Once I gave up the orchestra, I could finally focus on what I had wanted to do, musically, all along. And I wanted to sing! I had been in a school chorus briefly, in the third grade, but when we moved and I started fourth grade at a new school, singing was no longer an option because of the hated piano. So, it was not until I was in the tenth grade that I finally got a chance to sing again. I hadn’t told anyone I wanted to sing. Nobody knew that I could. But that fall, my high school’s drama department held auditions for that year’s musical, and I gathered up all my courage and decided to try out.
I don’t remember what I sang. I don’t remember the actual singing. What I do remember is that there were a bunch of kids in the auditorium that day, some auditioning for the musical, some planning on joining the stage crew, and some just hanging out to support friends. I didn’t know many of them. But when it was my turn to audition, I got up on stage, and I sang.

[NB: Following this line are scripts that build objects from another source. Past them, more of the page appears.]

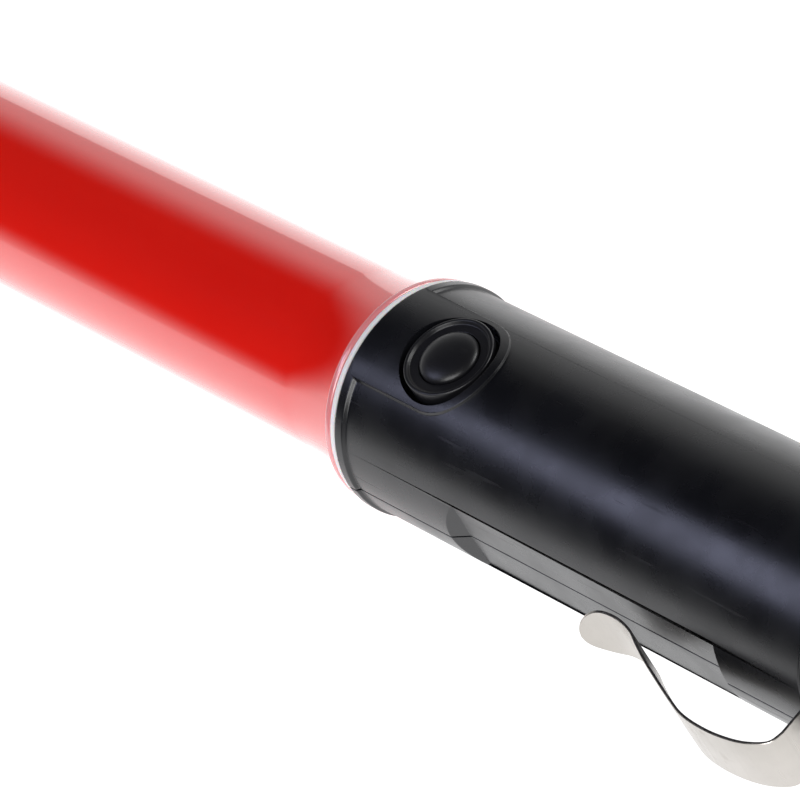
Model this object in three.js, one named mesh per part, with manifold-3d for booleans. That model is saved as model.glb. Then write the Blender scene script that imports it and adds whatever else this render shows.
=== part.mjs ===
// Traffic baton light: a red light tube on a round battery handle with a push button and a spring clip.
// Units are millimetres. The baton lies along X: the light tube points to -X and the end cap to +X, the
// button faces +Z and the clip is on the -Y side. The origin is the centre of the end cap's flat base.
// Every sub-part is modelled in handle coordinates, whose x is the distance behind the handle's front rim.
import * as THREE from 'three';
import { mergeVertices } from 'three/addons/utils/BufferGeometryUtils.js';
import Module from 'manifold-3d';

const wasm = await Module();
wasm.setup();

// ---- driving dimensions ----
const TOTAL_LENGTH = 540;
const HANDLE_LENGTH = 142.5;       // front rim to flat base, end cap included
const R_HANDLE = 19.75;
const SHELL_WALL = 2.2;
const SEAM_GAP = 0.25;             // between the two half shells
const GAP = 0.1;                   // between faces that only rest on each other
const JOINT_START = 108;           // rear shoulder of the shells
const CAP_FRONT = 109.6;           // front face of the end cap

const COLLAR_R = 20.3;             // raised front collar, level with the switch pad
const COLLAR_LENGTH = 2.6;
const PAD_CENTRE_X = 18;
const PAD_HALF_WIDTH = 9.8;
const FLAT_Y = 18;                 // distance of the finger flats from the axis
const FLAT_START = 28.5;
const FLAT_END = 89;
const RAMP_LENGTH = 3.2;

const BUTTON_X = 17.3;
const HOLE_R = 8.8;
const BEZEL_R = 7.9;
const BEZEL_TOP = 20;
const DOME_R = 5.2;
const DOME_TOP = 21;
const DOME_FOOT = 19.5;            // height where the button's round top starts
const BUTTON_TRAVEL = 0.8;
const BOARD_TOP = 9.2;
const BOARD_THICKNESS = 1.2;

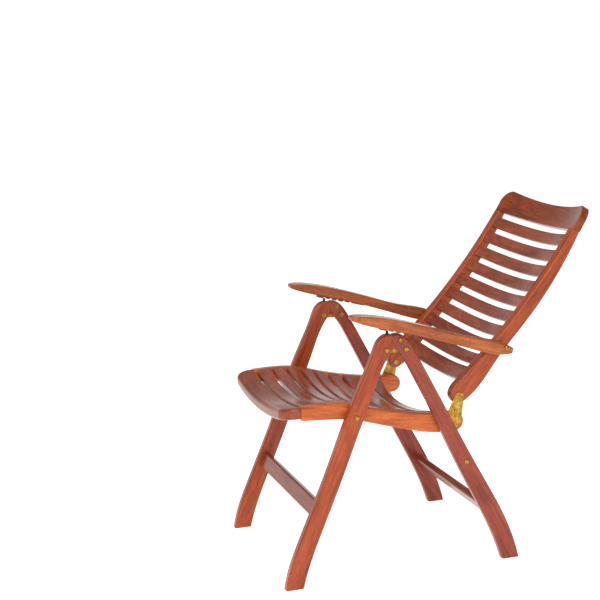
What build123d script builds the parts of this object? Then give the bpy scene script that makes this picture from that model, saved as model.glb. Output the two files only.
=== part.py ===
from build123d import *
import math
import os

# Folding garden armchair of oiled hardwood with brass fittings, in millimetres.
# +Z is up, the sitter faces -Y and +X is the sitter's left. Lengths along Y are drawn from
# midway between the feet; every piece is saved CENTRE_Y further forward, which puts the
# origin on the floor at the centre of the whole chair. It is modelled open, with the back
# fully reclined.

# ---------------------------------------------------------------- driving dimensions
CENTRE_Y = 134.05            # middle of the chair's whole depth, from midway between the feet
LEG_OUT = 290.0              # outer faces of the legs
LEG_IN = 264.0               # inner faces of the legs
RAIL_OUT = 260.0             # outer faces of the seat rails and back stiles
RAIL_IN = 231.0              # inner faces of the seat rails and back stiles
ARM_IN = 262.0               # inner face of the armrests at their pivot
ARM_OUT = 298.0              # outer face of the armrests at their pivot

APEX_PIVOT = (-24.0, 598.0)  # (y, z) of each joint axis; every axis runs along X
SEAT_PIVOT = (-112.5, 431.0)
STAY_PIVOT = (181.5, 279.0)
BACK_PIVOT = (178.0, 446.0)
ARM_PIVOT = (302.0, 572.0)
STAY_STUD = (144.0, 388.0)   # where the seat hangs in the stay's slot

BOLT_R = 4.0                 # shank of every pivot bolt
FIT = 0.05                   # radial play of a turning fit
HEAD_R = 6.5                 # domed bolt heads
HEAD_H = 4.0
HEAD_ROUND = 3.0
LOW_HEAD = 2.5               # flatter heads on the inner faces of the leg heads
PIN_HEAD = 3.0               # heads of the back's pins, on the inner faces of the stiles
WOOD_ROUND = 5.0             # rounded edges of the legs, rails and stiles

APEX_PLATE_BOLTS = [(14.5, 621.0), (27.5, 596.0)]
APEX_PLATE = (276.0, 278.3)  # inner and outer x of the brass plate let into the leg heads
APEX_PLATE_R = 9.0
KERF_GAP = 0.3               # clearance between the plate and its kerfs
FOLD = 40.0                  # how far the rear legs swing forward, in degrees

STRETCHER_T = 20.0
FRONT_STRETCHER = (-221.0, 193.0)   # middle of each stretcher's section
FRONT_STRETCHER_H = 44.0
FRONT_LEAN = 66.0                   # slope of its height, in degrees
REAR_STRETCHER = (254.0, 130.0)
REAR_STRETCHER_H = 38.0
REAR_LEAN = 122.0
DOWEL_R = 4.0
DOWEL_REACH = 18.0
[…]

And when I stopped singing, those kids applauded, and the acceptance and belonging permeating that auditorium opened up and wrapped me like a warm, fuzzy blanket. I had been welcomed and accepted by some kids in Italy years before, and now it was happening again. In that moment, I found my tribe and happily became a music/drama kid. I didn’t get any major parts in the musical that year, but that didn’t matter. I was finally part of something I actually wanted to be part of.

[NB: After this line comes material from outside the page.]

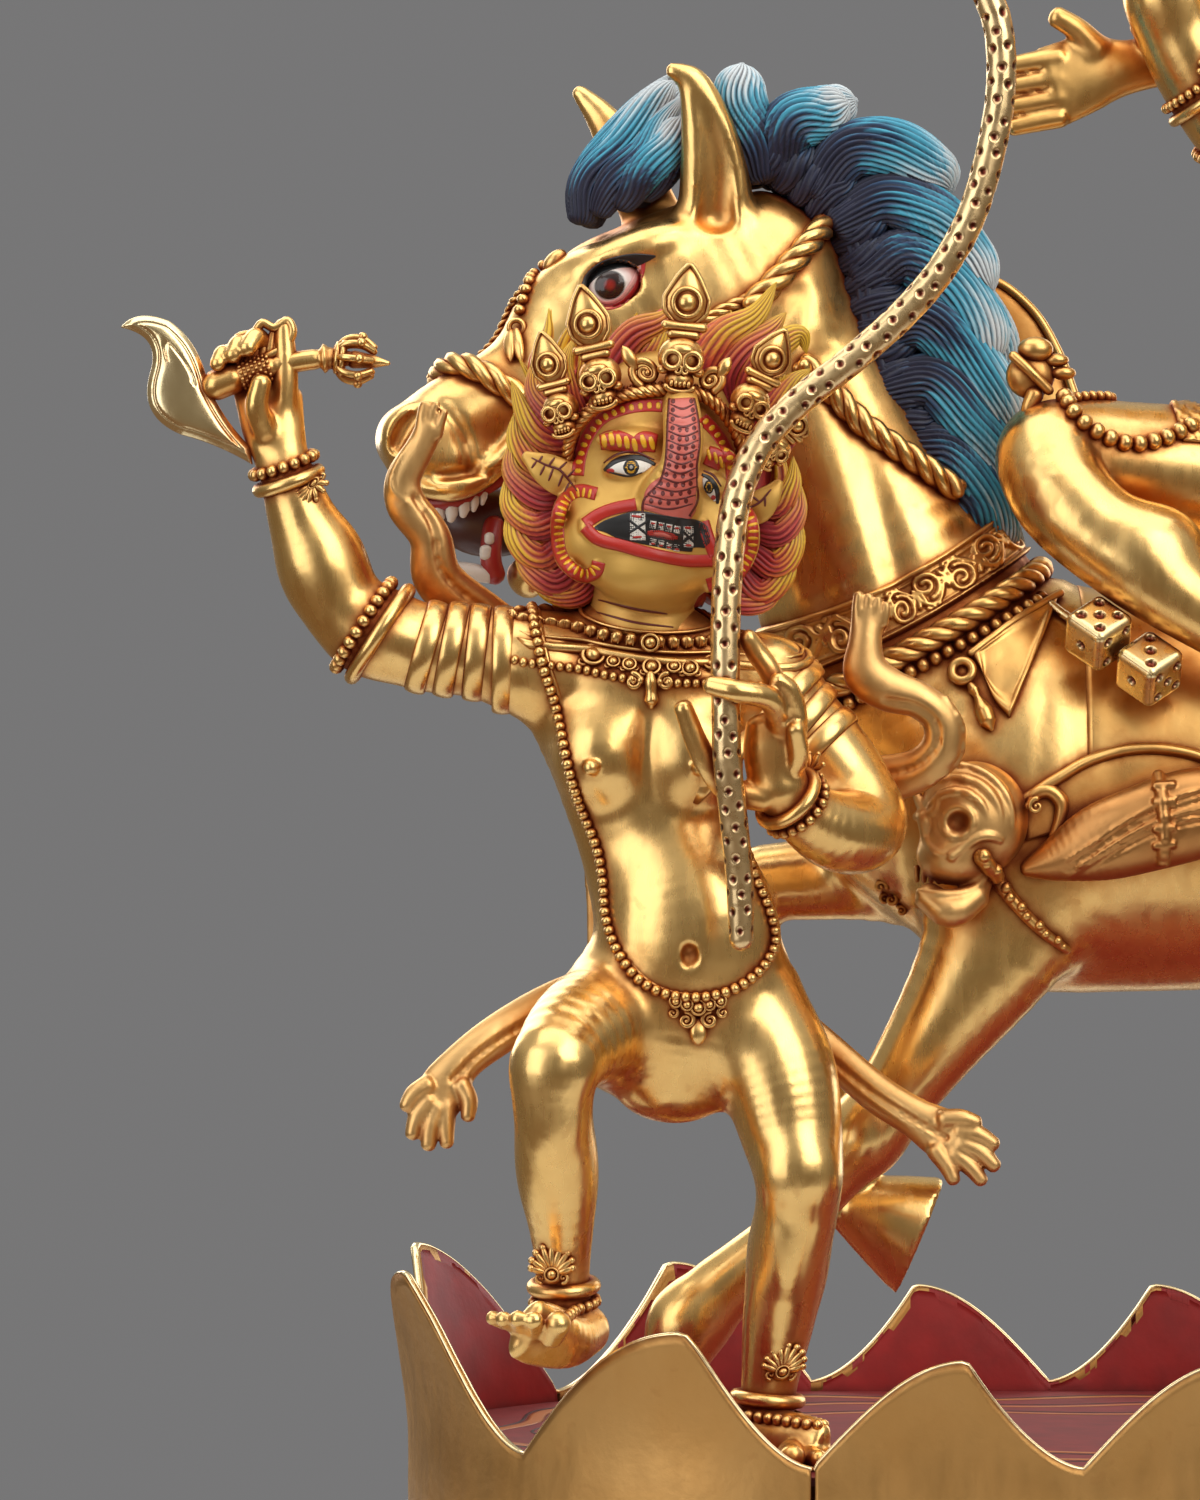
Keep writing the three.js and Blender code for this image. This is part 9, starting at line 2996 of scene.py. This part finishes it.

Shortly after, I auditioned for the Symphonic Choir, and made it, becoming officially an alto (kind of like the viola, but for voice). The following year, I also auditioned for the Jazz Choir and made it! There were state and regional choral competition trips and competing for solo parts of songs we were singing as part of the curriculum, and that was all wonderful. But the important part was that I had my place and my people, and I was home!